--- START OF Collected material ---

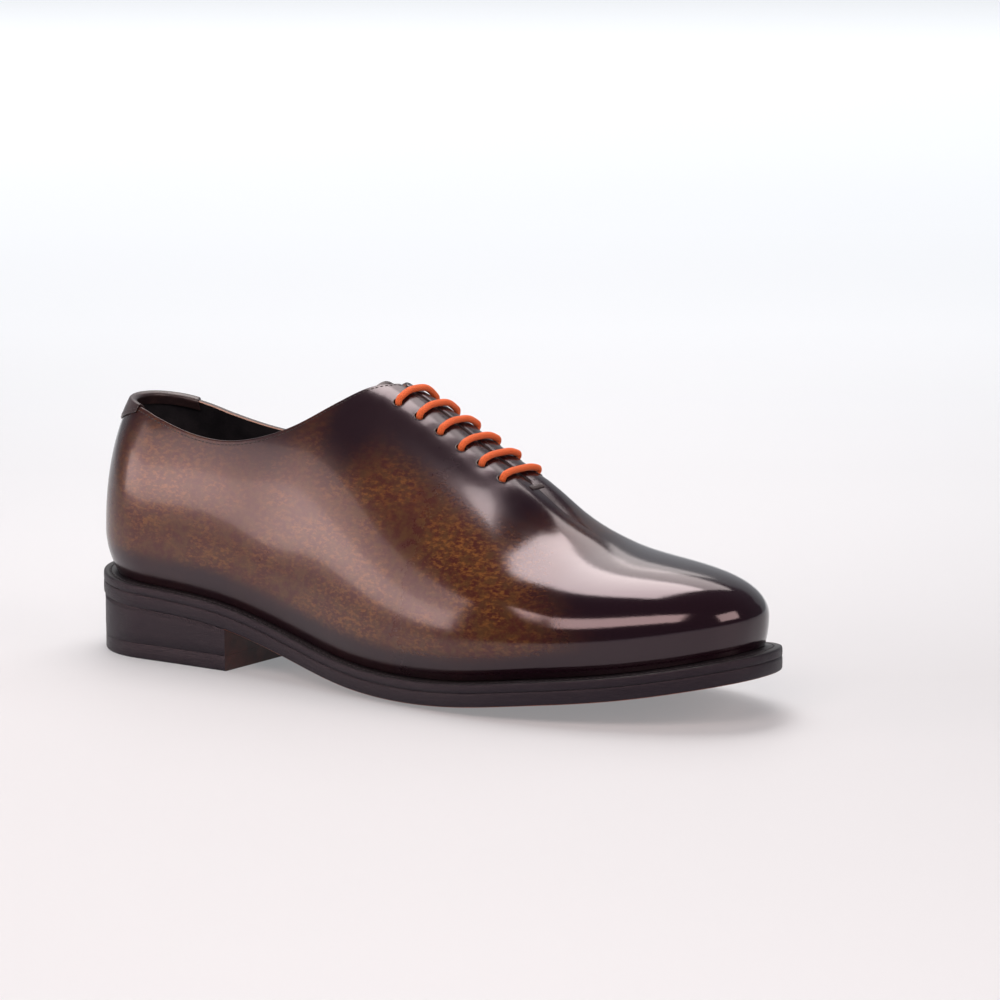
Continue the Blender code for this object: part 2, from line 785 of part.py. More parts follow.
def main():
    clear_scene()
    shoe = make_collection("whole_cut_oxford")
    cutters = make_collection("cutters")
    calf = make_material("polished_calf", (0.16, 0.075, 0.045), 0.18)
    dark_calf = make_material("dark_calf", (0.07, 0.045, 0.038), 0.30)
    lining = make_material("lining_leather", (0.03, 0.028, 0.03), 0.60)
    edge = make_material("dyed_edge", (0.025, 0.022, 0.024), 0.35)
    cord = make_material("waxed_cord", (0.80, 0.17, 0.05), 0.60)
    build_outsole(edge, shoe)
    build_welt(edge, shoe)
    build_heel(edge, shoe)
    build_insole(lining, shoe)
    build_upper(calf, shoe, cutters)
    build_tongue(dark_calf, shoe)
    build_tab(dark_calf, shoe)
    build_lace(cord, shoe, cutters)


if __name__ == "__main__":
    main()
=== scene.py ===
"""Looks of a whole cut oxford for the right foot: burnished calf, a dyed welted sole, a cord lace.

The last's stations are those of the part's source. Fine surfaces are laid over the same form and
dressed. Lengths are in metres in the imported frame: +X to the toe, +Y to the inner side of the
foot, +Z up. Colours are linear.
"""
import logging
import math
from dataclasses import dataclass, field
from enum import Enum
from typing import Callable, Optional, Sequence

import bmesh
import bpy
import numpy as np
from mathutils import Matrix, Vector
from mathutils.kdtree import KDTree


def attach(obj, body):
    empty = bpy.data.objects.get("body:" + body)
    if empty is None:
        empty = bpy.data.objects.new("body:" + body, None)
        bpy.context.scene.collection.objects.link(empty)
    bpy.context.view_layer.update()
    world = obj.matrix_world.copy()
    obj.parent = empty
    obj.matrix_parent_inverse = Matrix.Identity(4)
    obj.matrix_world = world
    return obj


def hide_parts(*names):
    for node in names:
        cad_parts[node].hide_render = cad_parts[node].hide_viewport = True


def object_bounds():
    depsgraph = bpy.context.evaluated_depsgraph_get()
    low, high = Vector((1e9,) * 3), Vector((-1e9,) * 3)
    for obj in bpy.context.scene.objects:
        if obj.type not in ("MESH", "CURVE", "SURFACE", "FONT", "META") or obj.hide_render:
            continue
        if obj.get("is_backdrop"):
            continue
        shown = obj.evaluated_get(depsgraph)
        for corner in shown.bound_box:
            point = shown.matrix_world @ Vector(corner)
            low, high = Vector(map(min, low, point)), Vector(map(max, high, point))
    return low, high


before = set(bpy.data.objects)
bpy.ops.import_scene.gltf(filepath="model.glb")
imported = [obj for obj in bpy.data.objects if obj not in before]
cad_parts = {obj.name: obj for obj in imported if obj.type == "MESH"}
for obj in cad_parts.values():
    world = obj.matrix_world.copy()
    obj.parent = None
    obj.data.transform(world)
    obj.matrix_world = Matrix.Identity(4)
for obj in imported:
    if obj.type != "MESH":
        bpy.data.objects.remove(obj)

Array = np.ndarray
Colour = tuple[float, float, float]
Paths = Sequence[tuple[Array, Array]]

log = logging.getLogger("oxford")


class Side(Enum):
    """The outer and the inner side of the shoe, as the sign of Y."""

    LATERAL = -1
    MEDIAL = 1

    @property
    def column(self) -> str:
        """Name of this side's column in the last's tables."""
        return self.name.lower()

    @property
    def other(self) -> "Side":
        """The opposite side."""
        return Side(-self.value)


class Slot(Enum):
    """The record's material slots."""

    CALF = "polished_calf"
    DARK_CALF = "dark_calf"
    LINING = "lining"
    EDGE = "dyed_edge"
    RUBBER = "top_piece_rubber"
    CORD = "lace_cord"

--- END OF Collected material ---

*Objective*:
Up to and including the line with "for node in", repeat the data exactly, starting from its first line; nothing else belongs in the response.

*Exercise output*:
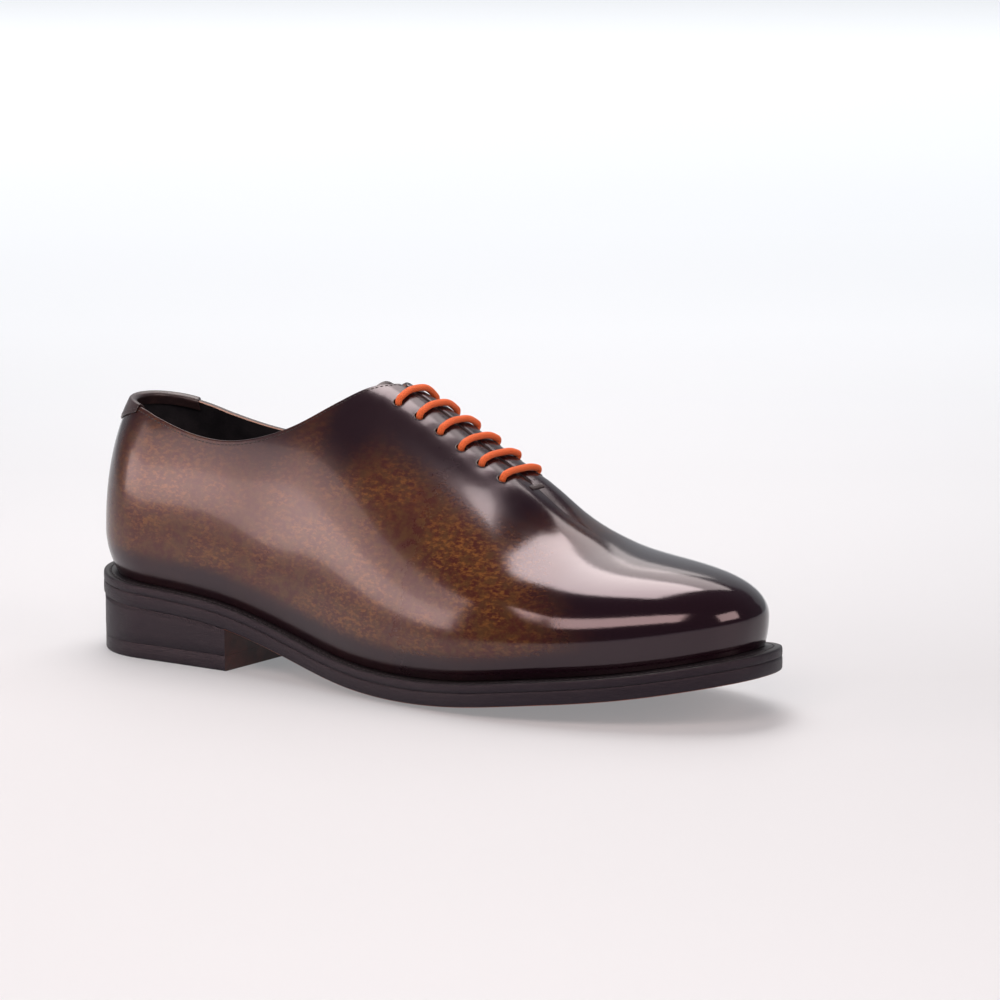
Continue the Blender code for this object: part 2, from line 785 of part.py. More parts follow.
def main():
    clear_scene()
    shoe = make_collection("whole_cut_oxford")
    cutters = make_collection("cutters")
    calf = make_material("polished_calf", (0.16, 0.075, 0.045), 0.18)
    dark_calf = make_material("dark_calf", (0.07, 0.045, 0.038), 0.30)
    lining = make_material("lining_leather", (0.03, 0.028, 0.03), 0.60)
    edge = make_material("dyed_edge", (0.025, 0.022, 0.024), 0.35)
    cord = make_material("waxed_cord", (0.80, 0.17, 0.05), 0.60)
    build_outsole(edge, shoe)
    build_welt(edge, shoe)
    build_heel(edge, shoe)
    build_insole(lining, shoe)
    build_upper(calf, shoe, cutters)
    build_tongue(dark_calf, shoe)
    build_tab(dark_calf, shoe)
    build_lace(cord, shoe, cutters)


if __name__ == "__main__":
    main()
=== scene.py ===
"""Looks of a whole cut oxford for the right foot: burnished calf, a dyed welted sole, a cord lace.

The last's stations are those of the part's source. Fine surfaces are laid over the same form and
dressed. Lengths are in metres in the imported frame: +X to the toe, +Y to the inner side of the
foot, +Z up. Colours are linear.
"""
import logging
import math
from dataclasses import dataclass, field
from enum import Enum
from typing import Callable, Optional, Sequence

import bmesh
import bpy
import numpy as np
from mathutils import Matrix, Vector
from mathutils.kdtree import KDTree


def attach(obj, body):
    empty = bpy.data.objects.get("body:" + body)
    if empty is None:
        empty = bpy.data.objects.new("body:" + body, None)
        bpy.context.scene.collection.objects.link(empty)
    bpy.context.view_layer.update()
    world = obj.matrix_world.copy()
    obj.parent = empty
    obj.matrix_parent_inverse = Matrix.Identity(4)
    obj.matrix_world = world
    return obj


def hide_parts(*names):
    for node in names:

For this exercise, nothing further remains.